In fact, given all of this, one of the most remarkable features of this recent crisis is that the banks most complicit in it have been so unapologetic. They talk up the crisis when criticising the lack of help they're getting from the Bank of England, but they have not suggested the crisis is of such a magnitude that their own presidents should lose their jobs.
So yes, the banks do have a lot to answer for.
But then, banks will be banks. Maybe they should have just been brought up better.
Look for example, at the banking regulators. This crisis has perversely been made worse by banking regulations that have allowed banks to push their activities off their balance sheets, and have indeed made it highly profitable for them to do so. The world's banking regulators will have some thinking to do when it's over.

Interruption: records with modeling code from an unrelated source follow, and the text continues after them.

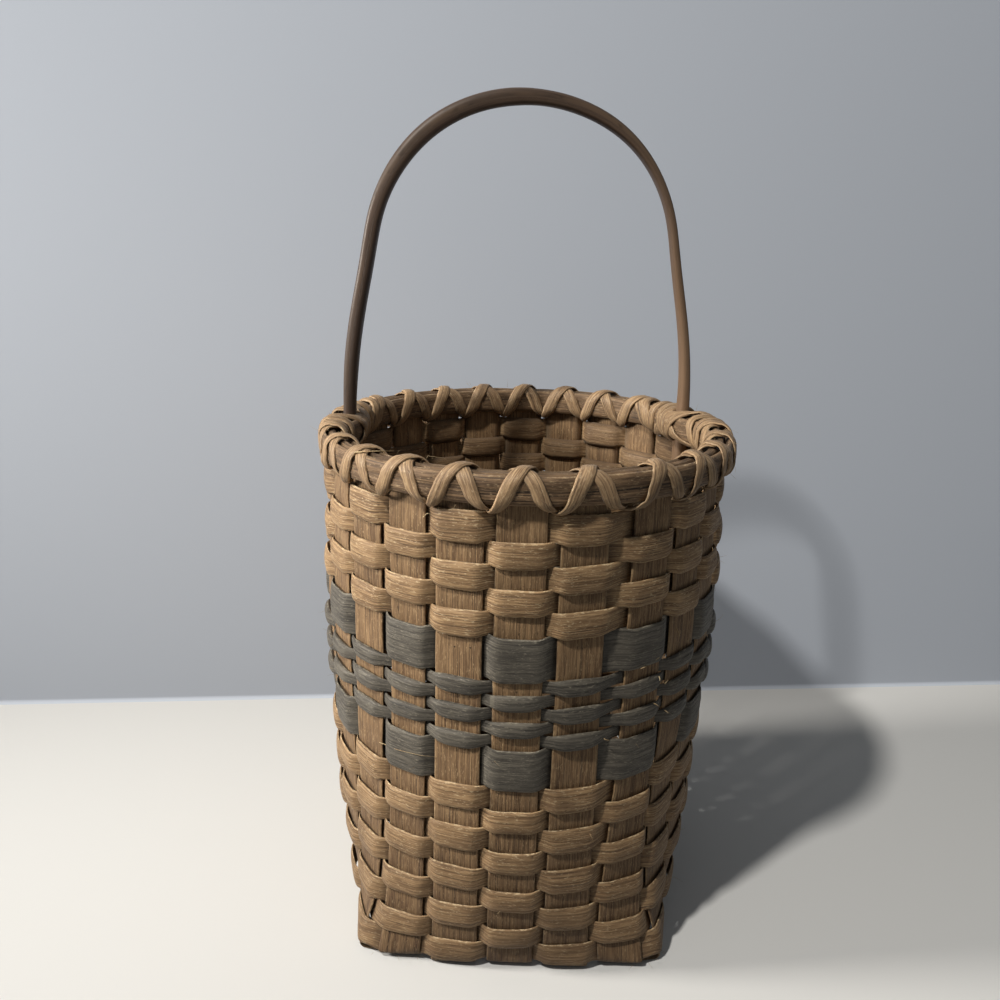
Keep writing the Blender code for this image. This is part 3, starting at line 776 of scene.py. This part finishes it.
def wound(name, places, angles, lift, half, thickness, section, node, crown, grain, wear_and_painted_light=0.6):
    """A strip wound round the rim by its places and angles."""
    middle = relax(rim_frames(places, angles, lift), 1)
    inner = rim_frames(places, angles, lift - 0.0005)
    run = unit(np.roll(middle, -1, 0) - np.roll(middle, 1, 0))
    out = middle - inner
    out = unit(out - run * (out * run).sum(axis=1, keepdims=True))
    return strip(
        name, middle, unit(np.cross(run, out)), out, half, thickness, section, "lashing_splint", node,
        crown=crown, closed=True, grain=grain, wear_and_painted_light=wear_and_painted_light, ridge_length=9,
    )


def lasher(node, way, level):
    """A flat reed wound round both hoops, through each gap between the stakes, and past the handle's feet."""
    beside = CROWN_SHARE + (HANDLE_ROOM + LASHER_WIDTH / 2 + CLEARANCE) / RIM_PITCH
    gaps = [stake + 0.5 for stake in range(STAKES)]
    gaps = [gap for gap in gaps if min(abs(gap - RIGHT_FOOT), abs(gap - LEFT_FOOT)) > 0.5][::way]
    places, angles = [], []
    for here, after in zip(gaps, gaps[1:] + gaps[:1]):
        advance = (after - here) * way % STAKES
        crown = here + way * 0.5
        for foot in (RIGHT_FOOT, LEFT_FOOT):
            if abs(foot - crown) < beside:
                crown = foot - way * beside
        before = (crown - here) * way
        share = np.arange(LASHER_STEPS) / LASHER_STEPS
        run = np.where(share < 0.5, share * 2 * before, before + (share - 0.5) * 2 * (advance - before))
        places.append(here + way * run)
        angles.append(-math.pi / 2 + share * 2 * math.pi)
    places, angles = np.concatenate(places), np.concatenate(angles)
    count = len(places)
    lift = LASHER_SEAT + level * LASHER_LAYER * (0.15 + 0.85 * np.sin(angles) ** 2)
    bottom = np.clip(-np.sin(angles), 0, 1) ** 2.5
    half = LASHER_WIDTH / 2 * (1 - 0.42 * bottom) * (1 + 0.06 * smooth_noise(count, 53))
    return wound(
        node + "_reed", places, angles, lift + LASHER_DROOP * bottom, half, LASHER_THICKNESS,
        splint_section(6, LASHER_RELIEF, 4), node, LASHER_CROWN, 11.3 + level,
        0.62 + 0.2 * smooth_noise(count, 61),
    )


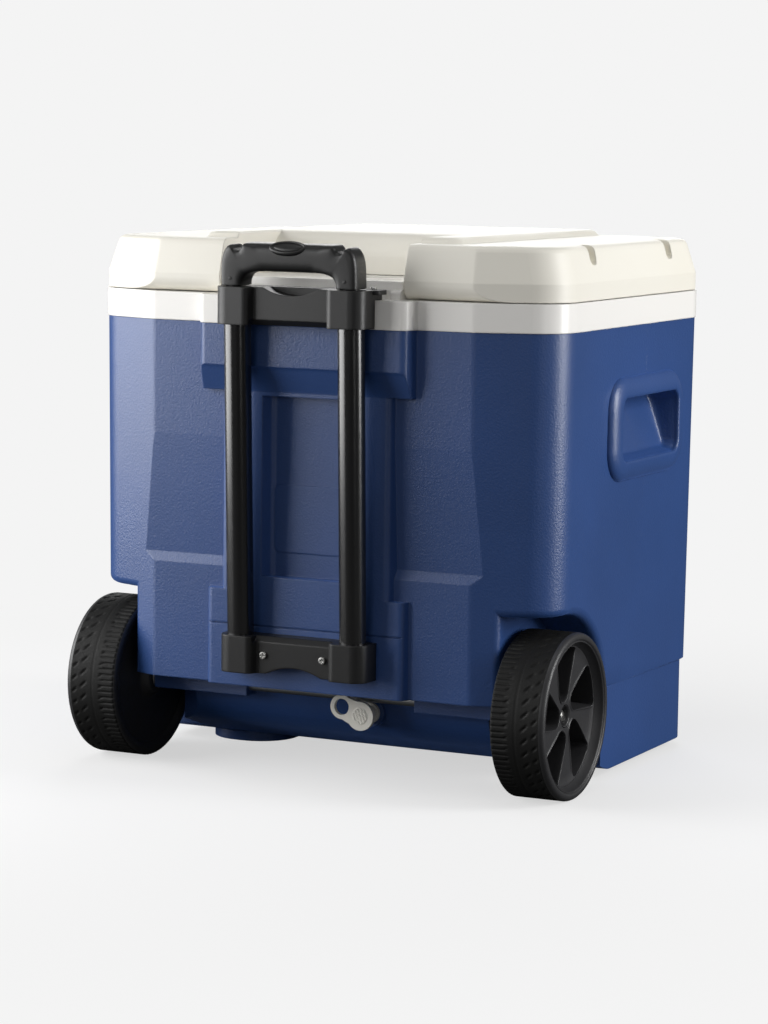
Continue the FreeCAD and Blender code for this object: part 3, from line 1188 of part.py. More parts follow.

And then there are the central banks, who made credit very easy in the first place.
That induced banks to lend recklessly in a search for new markets, where they could lend more profitably.
Our own Bank of England kept interest rates low for ages - it was trying to stimulate the economy to stop inflation going too low. But its success at stimulating the economy partly came out of the banking sector's willingness to lend money so freely. That's been stimulating things all too well. If the banks hadn't done it, the Bank of England might have just had to cut rates even more than it did.
So, maybe the central banks got the banks they deserved.
Well, in the blame game, these thoughts are just a first move. There'll be many more.
But don't obsess on blame right now - it can get us too far in the mindset of teaching the banks a lesson, "making them suffer".
Of course, the most guilty banks should suffer - but the problem at this fragile time is that we don't them want to suffer so much it backfires on the rest of us.